DUBAI, United Arab Emirates—Qatar Airways announced on Monday that it suffered a more than $4 billion loss in revenues over the last fiscal year, as lockdowns triggered by the coronavirus pandemic slashed demand for long-haul travel.
The major loss, which the state-owned airline largely attributed to the grounding of its Airbus A380 and A330 wide-body jets, highlights the dramatic toll of the pandemic on the industry.
Even so, the Doha-based airline reported an increase in earnings to $1.6 billion before taxes and other costs compared to the previous year—costs that dropped significantly as the airline saved on jet fuel, reduced salaries by 15 percent and cut some 13,400 employees from its workforce. The pandemic has hit international routes the hardest, dealing a heavy blow to super-connectors in the Persian Gulf that essentially lack domestic markets.
In the last several months, the flagship carrier has received a boost from an end to a yearslong boycott that locked Qatar Airways out of the airspace of Bahrain, Egypt, Saudi Arabia, and the United Arab Emirates. The embargo had forced the airline to take longer routes and consume more jet fuel, raising expenses. For the first time since 2017, the energy-rich state’s airline reopened key routes to hubs like Dubai, Cairo, and Riyadh as the political dispute eased in January.
The long-haul carrier praised its resilience in the face of the fast-spreading virus variants still racing around the globe, noting that its operational loss of $288 million stood at 7 percent less than the year before.
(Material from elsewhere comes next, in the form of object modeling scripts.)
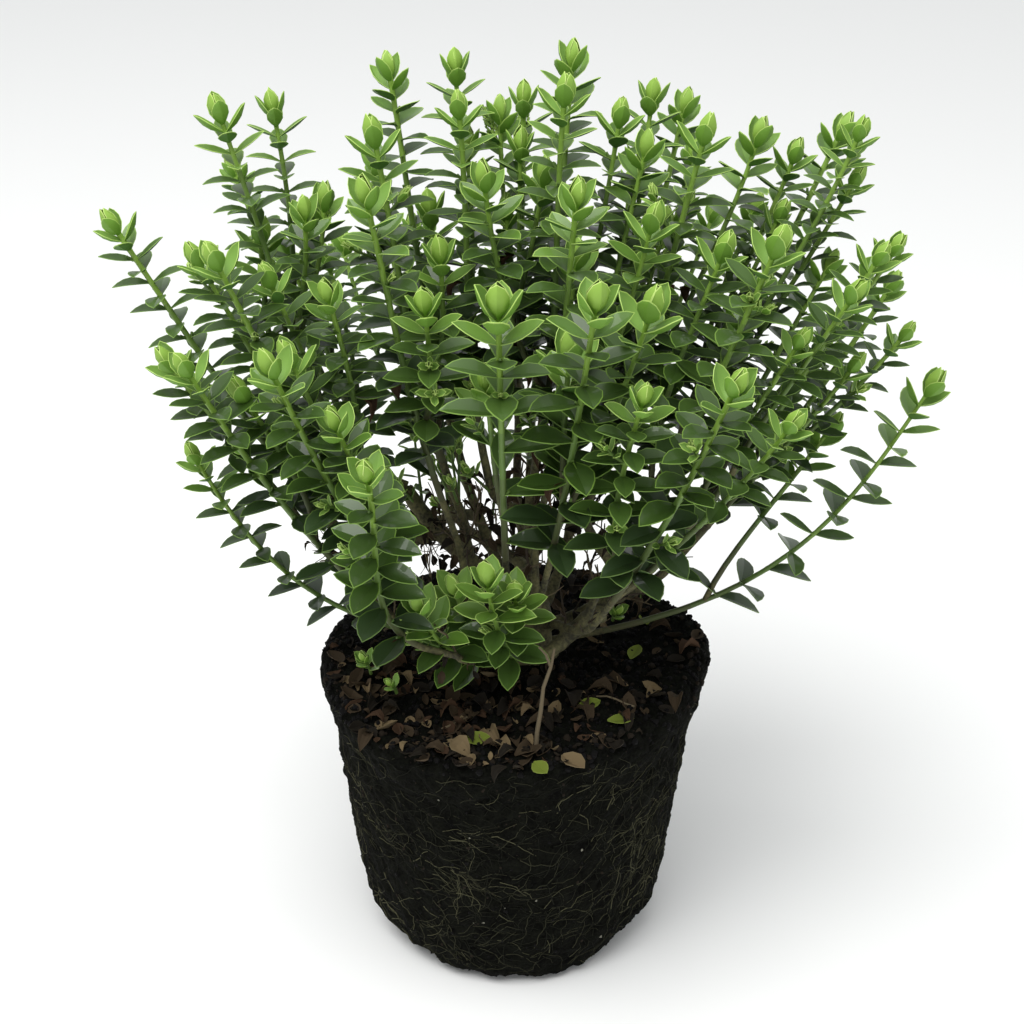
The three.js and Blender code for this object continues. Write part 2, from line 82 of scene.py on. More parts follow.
def finish(name, colour, roughness, **sockets):
    """A material with one colour and roughness all over, and any more of its shader's sockets by name."""
    material = bpy.data.materials.new(name)
    material.use_nodes = True
    shader = material.node_tree.nodes["Principled BSDF"]
    shader.inputs["Base Color"].default_value = (*linear(colour), 1)
    shader.inputs["Roughness"].default_value = roughness
    for socket, value in sockets.items():
        shader.inputs[socket.replace("_", " ")].default_value = value
    return material


# %% The surround, the lamp and the floor
scene.world = bpy.data.worlds.new("white_surround")
scene.world.use_nodes = True
surround = scene.world.node_tree.nodes["Background"]
surround.inputs["Color"].default_value = (*linear("f7f9fb"), 1)
surround.inputs["Strength"].default_value = 0.78

lamp_tilt = (math.radians(19), math.radians(-12), 0)
bpy.ops.object.light_add(type="AREA", location=(-0.35, -0.55, 1.7), rotation=lamp_tilt)
overhead = bpy.context.object.data
overhead.size = 1.4
overhead.energy = 33

# matt white paper, which takes soft shadows and throws some light back up
bpy.ops.mesh.primitive_plane_add(size=14, location=(0, 0, -0.3 * MM))
floor = bpy.context.object
floor.name = "floor"
floor.data.materials.append(finish("matt_white_paper", "f1f1ef", 0.9))
print("Lamp:", overhead.energy, "W, surround:", round(surround.inputs["Strength"].default_value, 2))

# %% [markdown]
# ## How the plant grows
#
# A hebe forks low down into a few boughs, each bough forks into branches, and each branch ends in a
# family of upright shoots, which is called a mass here. Curves drawn by hand would never reach the same
# tips as the solids. So the same table of shoot tips is repeated here: azimuths in degrees from the right
# towards the back, and reaches and heights above the soil in millimetres.

# %% The table of boughs and shoots
SOIL = 135
STEM_BASE = {"x": 8, "height": 27}
CROWN_HEIGHT = 270
FULL_REACH = 172  # how far from the axis the outermost shoots reach
GAP = 0.3

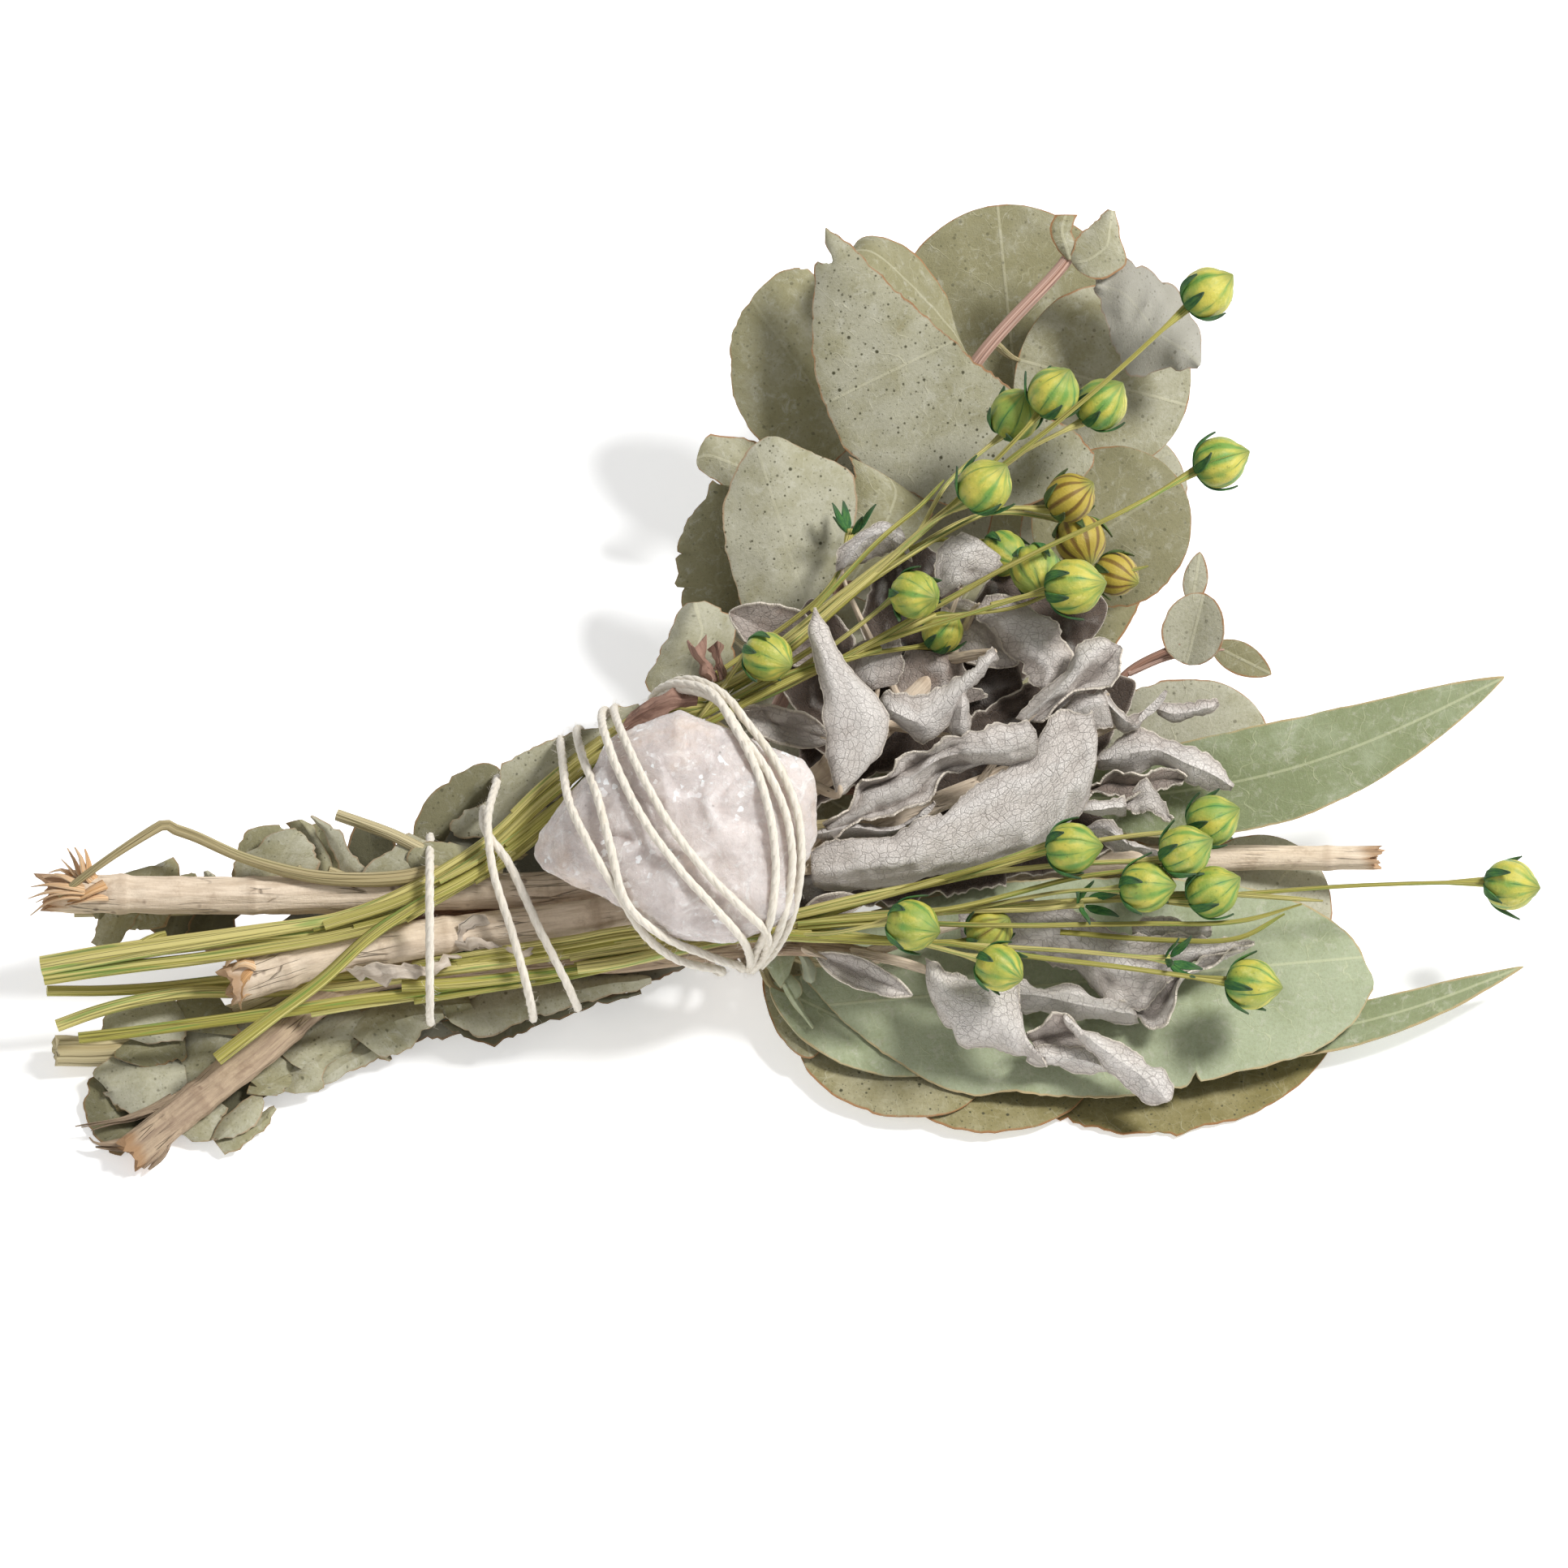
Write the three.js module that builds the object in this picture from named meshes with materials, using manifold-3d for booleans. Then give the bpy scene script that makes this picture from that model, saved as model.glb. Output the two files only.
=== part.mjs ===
// A tied bunch of dried white sage, eucalyptus and flax with a rose quartz, lying on a table.
// Millimetres. The bunch is laid out on a sloping face: x runs across it from the cut stems to
// the leaves, y runs up it, and z stands out of it. The face group turns that frame into the
// part's own, with +Z up and the table at z = 0.
import * as THREE from "three";
import { mergeVertices } from "three/addons/utils/BufferGeometryUtils.js";
import Module from "manifold-3d";

const wasm = await Module();
wasm.setup();

const faceLean = THREE.MathUtils.degToRad(35); // the face rises this much from front to back
const centreShift = { x: -0.85, y: -64.58 }; // brings the middle of the bunch over the origin
const clearance = 0.35; // air left round a piece where its neighbour is cut back from it
const bladeThickness = 0.7;
const weldDistance = 0.003;
const leastDetail = 0.1; // what a cut leaves that is smaller than this is smoothed away
const restingThickness = 1.0; // of a leaf that lies flat on the table
const petioleRadius = 0.65;
const stringRadius = 0.75;
const podRadius = 3.9;
const podLength = 8.4;

const level = [0, Math.sin(faceLean), Math.cos(faceLean)]; // straight up, in the face's frame
const vec = ([x, y, z]) => new THREE.Vector3(x, y, z);

// A place over the table, x across, y away from the front and z up, in the face's frame.
const table = (x, y, z = restingThickness / 2) => [
  x,
  y * Math.cos(faceLean) + z * Math.sin(faceLean),
  z * Math.cos(faceLean) - y * Math.sin(faceLean),
];

// ---------------------------------------------------------------- solids

// A closed mesh, given as points and triples of their numbers, as a solid.
function solidOf(points, triangles) {
  const vertProperties = new Float32Array(points.flatMap((p) => [p.x, p.y, p.z]));
  const triVerts = new Uint32Array(triangles.flat());
  return new wasm.Manifold(new wasm.Mesh({ numProp: 3, vertProperties, triVerts }));
}

const joined = (solids) => wasm.Manifold.union(solids);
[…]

“Whilst our competitors grounded their aircraft and closed their routes, we adapted our entire commercial operation to respond to ever-evolving travel restrictions and never stopped flying,” Qatar Airways CEO Akbar al-Baker said in a statement.
The airline acknowledged receiving a $3 billion lifeline from the Qatari government to keep operating as it struggled with virus restrictions. Revenue for the airline fell to over $8 billion from $14 billion the year before. The airline incurred charges that ran to $2.3 billion over the grounding of its wide-body fleet.
The carrier took just 5.8 million passengers to the skies in the last fiscal year, compared to 32.3 million the year before—a staggering 82 percent drop.
Qatar Airways, which operates some 250 aircraft out of Doha’s recently built Hamad International Airport, follows the model of other Gulf carriers by providing a link between East and West from its location on the Arabian Peninsula. The other two biggest carriers in the region that depend on lucrative long-haul routes, Dubai-based Emirates and Abu Dhabi-based Etihad, also hit turbulence because of the pandemic, posting significant losses in the billions of dollars over the past year.
Emirates, for instance, reported a $5.5 billion loss over the last year and received a $3.1 billion cash infusion from the Dubai government.
Qatar Airways mentioned some scant signs of recovery, as vaccinations against the coronavirus accelerate across the world. From a low of 33 destinations in the peak of the pandemic, the airline now flies to over 140 and has expanded to new markets from Seattle, Washington to Brisbane, Australia.